Rabies is a neglected disease that continues to blight the poorest communities in the world and pitch people against dogs, to everyone’s detriment. Rabies can be – and is – well controlled in some countries but is 'some' enough? Quite frankly no, not if the solution to the problem exists.
It's now time to make rabies elimination a reality everywhere, writes Deborah Briggs on behalf of the Global Alliance for Rabies Control.
In many developed countries rabies is a forgotten disease, a far-off, long ago threat that had something to do with 'mad dogs and foaming at the mouth'. But in many developing countries in Africa and Asia that threat is real and daily, and terrifying.
How many people and dogs die from rabies each year?
Of the estimated 70,000 people who die every year, 95% are in Asia and Africa. More than eight in ten of those deaths are among the poorer rural communities with the least access to the knowledge and vaccines that could protect them, and around four in ten whose life is cut short are children.
Although across Asia an estimated 12 million life-saving rabies vaccines are given each year, the continent is still burdened with over half of the human and two thirds of livestock deaths due to rabies in the world.
Within Asia, India has the largest number of human rabies deaths in the world. Africa carries almost all of the rest of the human and livestock burden, and rabies outbreaks are affecting wildlife populations too, decimating the endangered Ethiopian wolf amongst others.
However, these are countries facing many problems, and dog population management and rabies control rarely make the agenda. Where rabies thrives, communities view dogs with, at best, suspicion and it doesn’t take long for the fear that accompanies an outbreak to spiral into gruesome dog culls in futile attempts to curb the problem.
Around the world approximately 20 million dogs suffer horrific deaths in the name of rabies prevention every year. That's over 50,000 dogs a day. World experts agree that dog culls do nothing to stop the infection rate in people and the mass killing of dogs has even been known to exacerbate rabies, in fact the act itself drives people to move or hide their beloved dogs that may already be infected with the disease, in order to protect them.
Education & Prevention
But it’s not all doom and gloom. Education is key to helping bring an end to this global problem.
We know rabies is preventable and dogs don't need to be destroyed to take preventative measures and keep the population safe.
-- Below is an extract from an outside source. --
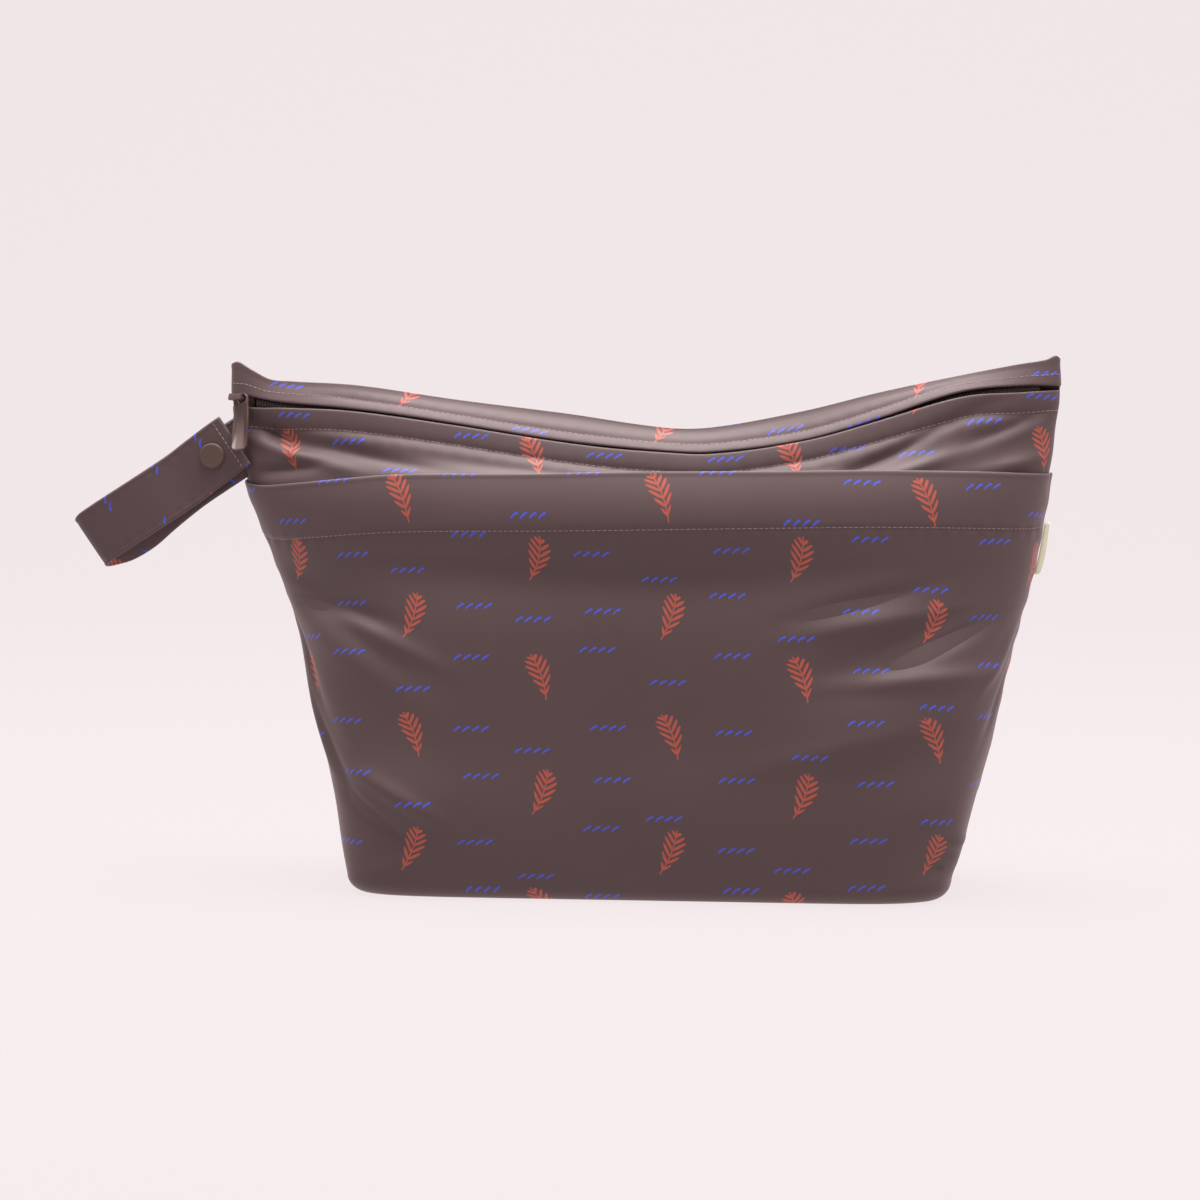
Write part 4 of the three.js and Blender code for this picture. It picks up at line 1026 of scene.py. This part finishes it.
class Field:
    """A number that varies over a surface, worked out by math nodes."""

    def __init__(self, tree, value):
        self.tree = tree
        self.value = value

    def calc(self, operation, *others):
        node = self.tree.nodes.new("ShaderNodeMath")
        node.operation = operation
        for socket, value in zip(node.inputs, (self, *others)):
            value = value.value if isinstance(value, Field) else value
            if isinstance(value, (int, float)):
                socket.default_value = value
            else:
                self.tree.links.new(value, socket)
        return Field(self.tree, node.outputs[0])

    def __add__(self, other):
        return self.calc("ADD", other)

    def __sub__(self, other):
        return self.calc("SUBTRACT", other)

    def __mul__(self, other):
        return self.calc("MULTIPLY", other)

    def __truediv__(self, other):
        return self.calc("DIVIDE", other)

    def floor(self):
        return self.calc("FLOOR")

    def fract(self):
        return self.calc("FRACT")

    def size(self):
        return self.calc("ABSOLUTE")

    def parity(self):
        return self.calc("FLOORED_MODULO", 2.0)

    def below(self, limit, soft=0.18):
        """1 where the field is under the limit and 0 where it is over, with a soft edge."""
        node = self.tree.nodes.new("ShaderNodeMapRange")
        for name, value in (("From Min", -soft), ("From Max", soft), ("To Min", 1.0), ("To Max", 0.0)):
            node.inputs[name].default_value = value
        difference = self - limit
        self.tree.links.new(difference.value, node.inputs["Value"])
        return Field(self.tree, node.outputs["Result"])


def linear(red, green, blue):
    """A colour named by its 0 to 255 display values."""
    def one(value):
        value /= 255
        return value / 12.92 if value <= 0.04045 else ((value + 0.055) / 1.055) ** 2.4
    return (one(red), one(green), one(blue), 1.0)


def new_material(name, colour, roughness, sheen=0.0, metallic=0.0, specular=0.5):
    material = bpy.data.materials.new(name)
    material.use_nodes = True
    tree = material.node_tree
    surface = tree.nodes["Principled BSDF"]
    surface.inputs["Base Color"].default_value = colour
    surface.inputs["Roughness"].default_value = roughness
    surface.inputs["Metallic"].default_value = metallic
    surface.inputs["Specular IOR Level"].default_value = specular
    surface.inputs["Sheen Weight"].default_value = sheen
    surface.inputs["Sheen Roughness"].default_value = 0.45
    return material, tree, surface


def noise(tree, coordinate, scale, detail=2.0, rough=0.5):
    node = tree.nodes.new("ShaderNodeTexNoise")
    tree.links.new(coordinate, node.inputs["Vector"])
    node.inputs["Scale"].default_value = scale
    node.inputs["Detail"].default_value = detail
    node.inputs["Roughness"].default_value = rough
    return node.outputs["Fac"]


def add_bump(tree, surface, height, strength, distance):
    node = tree.nodes.new("ShaderNodeBump")
    node.inputs["Strength"].default_value = strength
    node.inputs["Distance"].default_value = distance
    tree.links.new(height, node.inputs["Height"])
    tree.links.new(node.outputs["Normal"], surface.inputs["Normal"])


def mixed(tree, factor, first, second):
    """A colour between two, each a colour or a socket."""
    node = tree.nodes.new("ShaderNodeMix")
    node.data_type = "RGBA"
    sockets = [socket for socket in node.inputs if socket.enabled]
    for socket, value in zip(sockets, (factor, first, second)):
        if isinstance(value, (tuple, float, int)):
            socket.default_value = value
        else:
            tree.links.new(value, socket)
    return next(socket for socket in node.outputs if socket.enabled)


# The print: a half-drop lattice of leafy sprigs, and rows of slanted dashes between them
SPRIG_CELL = (61.0, 55.0)
SPRIG_SHIFT = (17.0, 12.0)
SPRIG_LEAN = 19
SPRIG_REACH = 11.0
LEAF_SPACING = 3.3
LEAF_LENGTH = 5.4
DASH_CELL = (30.5, 27.5)
DASH_GROUP = 8.8
DASH_SPACING = 4.4


def cells(u, v, size, shift):
    """Cell numbers and the place in the cell, with every other column moved down by half."""
    width, height = size
    a = (u + shift[0]) / width
    column = a.floor()
    b = (v + shift[1]) / height + column.parity() * 0.5
    row = b.floor()
    return column, row, (a.fract() - 0.5) * width, (b.fract() - 0.5) * height


def chance_at(tree, column, row):
    """Two random numbers for a cell, from -0.5 to 0.5."""
    join = tree.nodes.new("ShaderNodeCombineXYZ")
    tree.links.new(column.value, join.inputs["X"])
    tree.links.new(row.value, join.inputs["Y"])
    white = tree.nodes.new("ShaderNodeTexWhiteNoise")
    white.noise_dimensions = "2D"
    tree.links.new(join.outputs["Vector"], white.inputs["Vector"])
    split = tree.nodes.new("ShaderNodeSeparateColor")
    tree.links.new(white.outputs["Color"], split.inputs["Color"])
    return Field(tree, split.outputs["Red"]) - 0.5, Field(tree, split.outputs["Green"]) - 0.5


def turned(p, q, cosine, sine):
    return p * cosine + q * sine, q * cosine - p * sine


def sprig_mask(tree, u, v):
    """Leafy sprigs, leaning one way and the other by turns."""
    column, row, x, y = cells(u, v, SPRIG_CELL, SPRIG_SHIFT)
    way = (column + row).parity() * 2.0 - 1.0
    lean = math.radians(SPRIG_LEAN)
    q, p = turned(x, y, math.cos(lean), way * math.sin(lean))
    q = q + p * p * 0.012
    side = q.size()
    along_leaf = p - side * 0.95
    offset = ((along_leaf / LEAF_SPACING).fract() - 0.5) * LEAF_SPACING
    reach = (along_leaf * along_leaf * (-1.0 / SPRIG_REACH ** 2) + 1.0).calc("MAXIMUM", 0.02) * LEAF_LENGTH
    share = (side / reach).calc("MINIMUM", 1.0)
    width = (share * (share * -1.0 + 1.0)).calc("MAXIMUM", 0.0).calc("SQRT") * 1.9
    inside = (side - reach).below(0.0) * (p.size() - SPRIG_REACH).below(0.0)
    leaves = (offset.size() - width).below(0.0) * inside
    stem = (side - 0.32).below(0.0) * (p.size() - SPRIG_REACH * 1.02).below(0.0)
    return leaves.calc("MAXIMUM", stem)


def dash_mask(tree, u, v):
    """Rows of four short slanted dashes; a row that would touch a sprig is left out whole."""
    column, row, x, y = cells(u, v, DASH_CELL, (3.0, 5.0))
    first, second = chance_at(tree, column, row)
    p = x - first * 8.0
    q = y - second * 12.0
    offset = ((p / DASH_SPACING).fract() - 0.5) * DASH_SPACING
    slanted = q - offset * 0.6 + offset * offset * 0.12
    dash = (slanted.size() - 0.5).below(0.0) * (offset.size() - 1.75).below(0.0)
    group = (p.size() - DASH_GROUP).below(0.0, 0.05) * (q.size() - 3.4).below(0.0)
    _, _, sprig_x, sprig_y = cells(u - p, v - q, SPRIG_CELL, SPRIG_SHIFT)
    near_x = (sprig_x.size() - 15.0).below(0.0, 0.05)
    near_y = (sprig_y.size() - 15.0).below(0.0, 0.05)
    clear = near_x * near_y * -1.0 + 1.0
    return dash * group * clear


def print_material():
    """Knit cloth with a soft sheen and the print."""
    material, tree, surface = new_material("print_cloth", linear(85, 64, 65), 0.6, sheen=0.36, specular=0.4)
    surface.inputs["Sheen Tint"].default_value = linear(214, 186, 186)
    place = tree.nodes.new("ShaderNodeUVMap")
    place.uv_map = "print_map"
    split = tree.nodes.new("ShaderNodeSeparateXYZ")
    tree.links.new(place.outputs["UV"], split.inputs["Vector"])
    u = Field(tree, split.outputs["X"]) * 1000.0
    v = Field(tree, split.outputs["Y"]) * 1000.0
    sprigs = sprig_mask(tree, u, v)
    dashes = dash_mask(tree, u, v)
    worn = noise(tree, place.outputs["UV"], 900.0)
    ink = Field(tree, worn) * 0.5 + 0.62
    patches = noise(tree, place.outputs["UV"], 14.0)
    tone = mixed(tree, patches, linear(81, 61, 62), linear(88, 67, 68))
    rust = mixed(tree, (sprigs * ink).calc("MINIMUM", 1.0).value, tone, linear(186, 82, 62))
    blue = mixed(tree, (dashes * ink).calc("MINIMUM", 1.0).value, rust, linear(62, 86, 214))
    tree.links.new(blue, surface.inputs["Base Color"])
    rib = (u * (2 * math.pi / 0.9)).calc("SINE") * (v * (2 * math.pi / 0.8)).calc("SINE")
    weave = rib * 0.5 + Field(tree, noise(tree, place.outputs["UV"], 1600.0, 1.0))
    add_bump(tree, surface, weave.value, 0.16, 0.00012)
    return material


def plain_material(name, colour, roughness, scale, strength, **more):
    """A plain finish with a slight unevenness of tone and surface."""
    material, tree, surface = new_material(name, colour, roughness, **more)
    place = tree.nodes.new("ShaderNodeTexCoord")
    grain = noise(tree, place.outputs["Object"], scale)
    darker = tuple(c * 0.88 for c in colour[:3]) + (1.0,)
    tree.links.new(mixed(tree, grain, darker, colour), surface.inputs["Base Color"])
    add_bump(tree, surface, grain, strength, 0.0002)
    return material


print_cloth = print_material()
zip_cloth = plain_material("zip_cloth", linear(50, 38, 39), 0.85, 900.0, 0.4, sheen=0.2)
coil_plastic = plain_material("coil_plastic", linear(92, 72, 70), 0.42, 300.0, 0.1)
zip_metal = plain_material("zip_metal", linear(84, 61, 58), 0.42, 700.0, 0.12, specular=0.5)
snap_plastic = plain_material("snap_plastic", linear(92, 69, 62), 0.5, 600.0, 0.12, specular=0.4)
tag_material = plain_material("tag_cloth", linear(228, 222, 190), 0.8, 1400.0, 0.4, sheen=0.1)
thread = plain_material("thread", linear(158, 128, 128), 0.7, 900.0, 0.3, sheen=0.2)


def dress(piece, material, replaced=None, body="root"):
    """Gives a piece its material and its body, and hides the node that it takes the place of."""
    piece.data.materials.clear()
    piece.data.materials.append(material)
    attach(piece, body)
    if replaced:
        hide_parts(replaced)


dress(front_cloth, print_cloth, "front_panel")
dress(pocket_cloth, print_cloth, "pocket_panel")
dress(back_cloth, print_cloth, "back_panel")
dress(strap_cloth, print_cloth, "handle_strap")
dress(zip_teeth_piece, coil_plastic, "zip_coil")
dress(zip_core, zip_cloth)
dress(slider_body, zip_metal, "zip_slider")
dress(pull_tab, zip_metal, "zip_pull", body="pull")
dress(tag_cloth, tag_material, "side_tag")
for node, piece in snap_pieces.items():
    dress(piece, snap_plastic, node)
for piece in (lip_stitches, pocket_stitches, band_stitches, strap_stitches):
    dress(piece, thread)
for node in ("zip_tape_upper", "zip_tape_lower"):
    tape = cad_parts[node]
    tape.data.materials.clear()
    tape.data.materials.append(zip_cloth)


def backdrop():
    """A pale floor that curves up into a wall behind the bag, lit evenly from itself."""
    profile = [(-3.0, 0.0), (1.6, 0.0)]
    for angle in np.linspace(0, math.pi / 2, 17)[1:]:
        profile.append((1.6 + 1.2 * math.sin(angle), 1.2 - 1.2 * math.cos(angle)))
    profile.append((2.8, 5.0))
    half = 5.0
    vertices = [(x, y, z) for y, z in profile for x in (-half, half)]
    faces = [(2 * k, 2 * k + 1, 2 * k + 3, 2 * k + 2) for k in range(len(profile) - 1)]
    mesh = bpy.data.meshes.new("backdrop")
    mesh.from_pydata(vertices, [], faces)
    smooth(mesh)
    piece = linked("backdrop", mesh)
    material, _, surface = new_material("backdrop", (0.035, 0.033, 0.0335, 1.0), 1.0, specular=0.0)
    surface.inputs["Emission Color"].default_value = linear(242, 232, 233)
    surface.inputs["Emission Strength"].default_value = 0.95
    mesh.materials.append(material)


def area_light(name, place, size, power):
    """A soft lamp that faces the bag."""
    light = bpy.data.lights.new(name, "AREA")
    light.shape = "RECTANGLE"
    light.size, light.size_y = size
    light.energy = power
    lamp = linked(name, light)
    lamp.location = place
    lamp.rotation_euler = (LIGHT_TARGET - lamp.location).to_track_quat("-Z", "Y").to_euler()


backdrop()
LIGHT_TARGET = Vector((-0.02, 0.0, 0.13))
area_light("top_light", (0.0, 0.05, 1.7), (1.8, 1.2), 80)
area_light("front_light", (-0.5, -2.2, 1.5), (1.6, 1.0), 5)
area_light("right_light", (1.7, -0.7, 1.2), (0.8, 1.0), 5)
area_light("left_light", (-1.7, -0.4, 1.2), (0.8, 1.0), 4)

world = bpy.data.worlds.new("studio")
world.use_nodes = True
world.node_tree.nodes["Background"].inputs["Color"].default_value = (1.0, 0.965, 0.97, 1.0)
world.node_tree.nodes["Background"].inputs["Strength"].default_value = 0.31
bpy.context.scene.world = world
bpy.context.scene.view_settings.view_transform = "Standard"

CAMERA_DISTANCE = 1.608
CAMERA_AZIMUTH = 6.0
CAMERA_ELEVATION = 4.5
LOOK_AT = Vector((-0.026, 0.0, 0.138))

camera_data = bpy.data.cameras.new("camera")
camera_data.lens = 100
camera_data.sensor_width = 36
camera = linked("camera", camera_data)
azimuth, elevation = math.radians(CAMERA_AZIMUTH), math.radians(CAMERA_ELEVATION)
camera.location = LOOK_AT + CAMERA_DISTANCE * Vector((
    math.sin(azimuth) * math.cos(elevation), -math.cos(azimuth) * math.cos(elevation), math.sin(elevation),
))
camera.rotation_euler = (LOOK_AT - camera.location).to_track_quat("-Z", "Y").to_euler()
bpy.context.scene.camera = camera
By vaccinating dogs regularly, rabies can be effectively controlled, protecting man and his best friend. Vaccinated dogs can even act as a protective barrier between their communities and un-vaccinated dogs and wildlife.
To help spread the word and raise awareness The Global Alliance for Rabies Control (GARC) works with partners, governments, scientists and affected communities in the hope of ending rabies in all corners of the globe.
The organisation’s first initiative was World Rabies Day, which it continues to coordinate. Now in its eighth year, this day of action and awareness on September 28th unites and bolsters the rabies prevention community around the globe and enables activists to share and celebrate their work. Since its inception in 2007 it has provided the impetus for the vaccination of millions of dogs.
For this year’s World Rabies Day, GARC ran the campaign Me and My Dog, an internet-based photo campaign to highlight the mutual benefits of human-dog companionship and the life-saving importance of rabies vaccinations for dogs. The campaign had a global impact, with particular success in India where it trended on Twitter.
One of the hundreds of pictures shared from around the world for Me and My Dog – this one is from Liberia. See the whole collection at rabiesalliance.org/meandmydog
GARC’s education programmes include community-based programmes to teach children (and adults!) about the importance of responsible pet ownership and dog bite prevention, getting rabies into the national curriculum, training community educators to teach others in their community about rabies prevention, and training for professionals on effective diagnostic methods.
GARC has also set up field projects in certain countries to show how rabies can be eliminated if everyone works together. In the Philippines, for example, GARC provides practical support to the national government for their goal of rabies elimination by 2020. This includes GARC field vets working alongside Provincial Health Officers and Provincial Veterinary Officers, often in remote areas, for surveys and vaccination of the dog population. And it works with government communication and media offices to develop awareness campaigns so that people know what to do to keep themselves and their animals safe.
As smart as dogs are, they are still not smart enough to ask us to get them vaccinated against rabies; that responsibility rests with us humans as their carers.
We owe it to our canine partners and friends – wherever they are in the world - to protect their lives, which in rabies-endemic countries includes protecting them from one of the most deadly infectious diseases that currently exist.